Anyone that knows me, knows I don’t like winter.
I think it stems from when I was first married and my husband moved us to West Virginia (reverse culture shock for this DC beltway girl) for his job. Only thing was, in the West Virginia winter, work dried up for a brick mason and money got scarce. I was busy having babies (three in seven years) which gave me rights to the saying “barefoot and pregnant,” but the barefoot part didn’t go very far in the winter months. I was a stay-at-home mom and I’d find myself snowed in for a week at a time. It didn’t do much for my sense of humor.
Years later, we moved to the Eastern Shore of Maryland near the beaches of Assateague. Jeff told me it was his way of making up for West Virginia. It took me years to overcome the fear of fall, knowing that winter was on its heels and we’d be broke. Eventually, we both had careers that were not tied to the weather and boy, was I grateful.
But, I still go into the fetal position when I have to put my flip flops away for the season. It’s usually right around my birthday. Go figure. It just proves that God does indeed have a sense of humor. The older I get, the more the ironies pop up. You think you can dodge them, but you can’t.
I spend lots of time on my porch writing. I love being outdoors, but don’t like cold toes. First thing you know, I’ve got my blanket thrown over my lap to keep warm. But when my fingers get cold and I can’t type, all bets are off and I head inside. I’ve learned to enjoy writing in my mother’s rocker in front of the blazing wood stove. There’s an upside to everything, most of the time.
So, rather than continue blabbing about my woes, here is my list of “Things I love about winter (nobody ever said):”
• Sitting on a cold toilet seat
• Feeling the goose bumps show up. Mine show up from the top of my head to my feet. How did they ever come up with that term anyway? Well, thanks to Google you will soon know. Have you ever seen a goose after the feathers have been plucked? Me neither, but the feathers come out of a follicle that is raised once plucked, resembling our cold weather goose bumps. And if you’re wondering about “goose pimples,” that’s what the British call them.
• Cold hands and feet – I must have poor circulations, ‘cause mine are always cold once the temps dip below 40 degrees. Exercise can help with that, but I have to get out of this rocker to make that happen.
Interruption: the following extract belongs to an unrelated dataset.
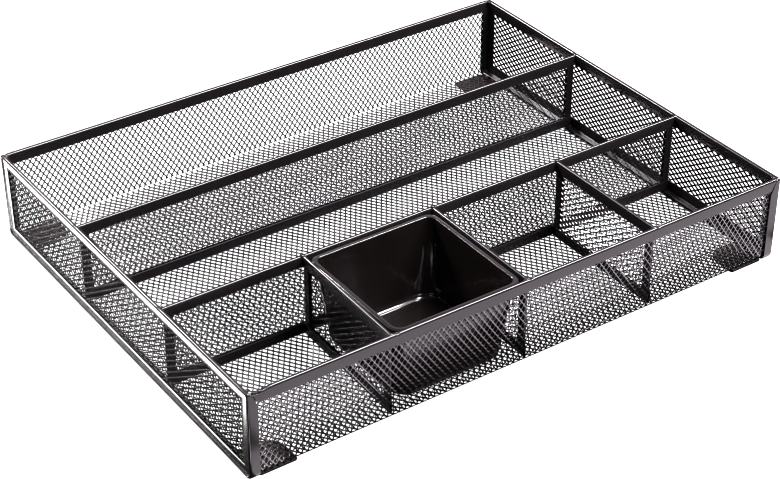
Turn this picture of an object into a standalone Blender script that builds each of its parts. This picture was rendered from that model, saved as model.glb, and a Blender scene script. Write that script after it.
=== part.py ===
"""Drawer organizer insert: a steel-mesh box with welded dividers and a lift-out tray.

Metres, +Z up. X runs along the long side (right is +), Y from front (-) to back (+).
The origin is the middle of the footprint, on the surface that the feet stand on.
Expanded metal is modelled as plain thin sheet.
"""
import math

import bmesh
import bpy
from mathutils import Vector

# ---- driving dimensions ----
WIDTH = 0.387             # over the two end frames
DEPTH = 0.301             # over the front and back rails
HEIGHT = 0.060            # feet to rim
STRIP = 0.0008            # steel strip of the frames and rails
MESH = 0.0006             # expanded metal
GAP = 0.0003              # clearance between touching pieces
BAND = 0.0078             # visible width of a rim or frame band
LEG = 0.0068              # width of a frame's leg round the corner, from the end face
FOOT_PROUD = 0.0005       # how far the feet stand below the frames
FOLD_RADIUS = 0.0009      # fold between a frame's band and its leg
FRAME_BOTTOM_RADIUS = 0.0045
FRAME_TOP_RADIUS = 0.0015  # the same for every layer, so that each keeps a round inside
ARC_STEPS = 4             # straight steps in a quarter circle

DIVIDER_STRIP = 0.0006
DIVIDER_BAND = 0.0075
DIVIDER_POST = 0.0060     # width of a divider's end posts
DIVIDER_DROP = 0.0007     # divider tops sit this far below the rim
LONG_DIVIDER_Y = {"rear": 0.0495, "front": -0.0535}
CROSS_DIVIDER_X = (-0.097, -0.003, 0.093)

FOOT_SIZE = 0.025
FOOT_INNER_RADIUS = 0.012
FOOT_CORNER_RADIUS = 0.002

TRAY_WALL = 0.0015
TRAY_RIM_Z = 0.0575
TRAY_CLEARANCE = 0.0008   # rim to the compartment's walls
TRAY_FLANGE = 0.0032
TRAY_DRAFT = math.radians(4.0)
TRAY_FLOOR_FILLET = 0.0065
TRAY_RIM_RADIUS = 0.0075
TRAY_MOUTH_RADIUS = 0.0055
TRAY_FOOT_RADIUS = 0.0120
TRAY_MOUTH_ROUND = 0.0008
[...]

• Cold car – The only way to avoid this is to run out and freeze for a minute and start it up early or invest in a remote car starter. My late husband had one installed on my car for my birthday one year. It was great except that I traveled a lot and the car was never close enough to my hotel room to use it. Mr. Irony is a constant in my life, it seems.
• The flowers die. Sigh…there’s no explanation for this and it’s a definite question for me to ask God when the time comes. Come to think of it, I should pack up this blog and take it with me when I hit the pearly gates.
• The birds leave. Every year when I hear the first flock of geese fly overhead and head south, I holler at them to “Go back. Don’t leave!” They don’t listen.
• Leaves fall off the trees. Yes, they’re gorgeous in the fall, but why can’t they just hang around till spring before falling off?
• Frozen pipes – You haven’t lived until you experience this. No water means no flushing toilets, you can’t wash a dish, and forget taking a bath. One year in West Virginia, it got so cold that if your pipes were only buried to the normal fourteen inches underground, they froze. That year, the freeze line was 40 inches. When my husband brought a 55-gallon drum of water into the living room with a hand pump, I packed up three kids, the oldest of which was five, and left on the Amtrak train for my parents’ house in the DC area. I told my husband to call me when things thawed out. The joke was on me. Two days after I arrived, DC had the blizzard of a lifetime that managed to cancel Valentine’s Day. Evidently, Mr. Irony had jumped inside my diaper bag.
• Driving in the snow – That was one thing West Virginia did teach me, but I learned the hard way to shift into low gear instead of riding the brakes. Doing a 360 on the four-lane (term the locals used) was enough to make that a learned lesson. I have countless stories, one of which when I was nine months pregnant, trying to get home from my baby shower in an ice storm. I think that’s a blog in itself. Stay tuned.
• Then there’s the weight gain because when you’re snowed in for a week, what else is there to do besides cook comfort food and then get comfy and eat it? Richard Simmons’ tv show couldn’t burn up enough of the calories. If you don’t know who Richard Simmons is, I’ll let you Google him for yourself.
• But you can go snow skiing, right? Not when your pregnant, you can’t. That’s when my husband and his family took up the sport, of course. So, that ship has sailed and it took my skis with it. Thankfully.
I know God has a good reason for all of the above. What doesn’t kill you, does indeed make you stronger. Wish I’d coined that phrase, but it was Friedrich Nietzsche, German philosopher, back in 1888. I’ll bet he was talking about winter.